Chili Davis explains how Xander Bogaerts worked through slump


BOSTON — On a night the Red Sox turned a triple play, the Red Sox player who mattered most was the one infielder uninvolved: Xander Bogaerts, the shortstop who came into a 10-4 win over the Cardinals hitting .178 since the start of July.

Bogaerts had three hits Tuesday, including a line single that was part of an eight-run fifth inning.


The arrival of Eduardo Nunez and Devers has almost served to hide the shortstop that plays between them. Almost. But Bogaerts remains essential.

To hitting coach Chili Davis, Bogaerts appeared to be coming around during the last homestand.

“Upper body was getting over his lower body, getting over his legs too soon,” Davis said. “So [he was] trying to stay behind the ball and just doing drills to feel himself staying behind the ball, give himself a chance to read the ball a little better. And I thought he had some nice at-bats on the road. ... Tonight, you could see the aggressiveness back, the bat speed.”
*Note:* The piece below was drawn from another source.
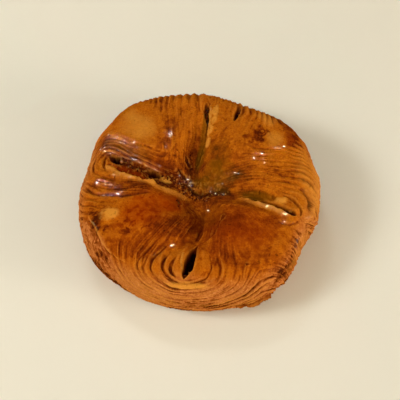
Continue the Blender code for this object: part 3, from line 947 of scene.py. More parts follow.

But everything seems to tie back to Bogaerts’ right hand — both in terms of health and mechanics, and even communication about it. The top hand, and how to use it.

The process to get Bogaerts here has, at times, been painful. He was hit by a pitch on that hand on July 6.

“It's still a little bit in there,” Bogaerts said. “Some days are a little worse than others. It's something I've never dealt with in my career. You’ve just got to go out there, it's the end of the season, we're in a pretty good place right now as a team. You don't want to be on the bench right now. You just want to battle through stuff.”

Staying on the field is one matter. Getting your swing to a good place is another.

“Being a right-handed hitter, hitting right-handed, you know your strong hand is your right hand,” Davis said. “You want that to be your sort of … power hand, the one that speeds the barrel of the bat up through the ball. But it was leading the way. 

“It was coming a little choppy, kind of leading down on the ball, which when that starts going that way, everything starts going that way with it. So when he gets like more punchy with his swing, it keeps everything back and it explodes through the ball. 

“That’s kind of what he explained to us, Victor [assistant hitting coach Victor Rodriguez] and myself last homestand. When we got an understanding of what he was thinking, then it was like, 'Oh, because you’re preaching top hand, top hand, top hand' — and you know, top hand isn’t supposed to produce pop ups. But it can, if you do it the wrong way.”

The trouble for Bogaerts was parsing the proper action from the improper.

“In his mind, there was a misunderstanding in how he uses his top hand,” Davis said. “You know, and once he understood it, it got him back, it actually fixed a few things with him. He’s a smart kid and he takes things sometimes, I would say, literally. You know what I mean? 

“And when that happens, it’s confusing, because he’s trying to do the right thing, and it’s confusing, and it’s like, ‘Why am I doing everything I think I’m supposed to do, but then it’s not working?’ But then, when I look at my videos, I’m really not doing what I think I’m supposed to do, I’m doing something else.’ 

“And in essence, he was doing the right move on video, but he thought it was not the right move. He’s got a constant routine every day that he goes through and he sticks with it. He sticks with it. And he is so regimented with his routine that if you do anything wrong in that routine, for him, it carries into the game.”

Sox manager John Farrell echoed that sentiment, noting how important it is for Bogaerts to carry his batting practice successes into games. 

The injury may have been what threw Bogaerts off course to begin with.

“I know his hand bothered him yeah longer than we all know,” Davis said. “Because he was, he took a few days off and he was back in the lineup. And it doesn’t heal that fast. So that could have been another reason why all that stuff started happening.

“I can’t pinpoint when he started struggling, but, I know that might have — that didn’t help. Hopefully his hand’s feeling better and you know, if we get him hot, and Mookie [Betts] is swinging well. All the guys. Hanley [Ramirez has] been swinging the bat better. This is that stretch where you need everybody to start participating, picking each other up.”

That may be the case after every Sox starter had a hit Tuesday. 

Because Bogaerts was doing so poorly for such a prolonged time, the mental wear was impossible to avoid. Davis saw it too. 

Now, Bogaerts seems to have a handle on his swing.

“Sometimes you're wondering what you're even doing up there after you see the at-bat you had is pretty bad,” Bogaerts said. “Sometimes you have a good swing and can't do anything about it. Just try to take the positive from those type of stuff and move forward.”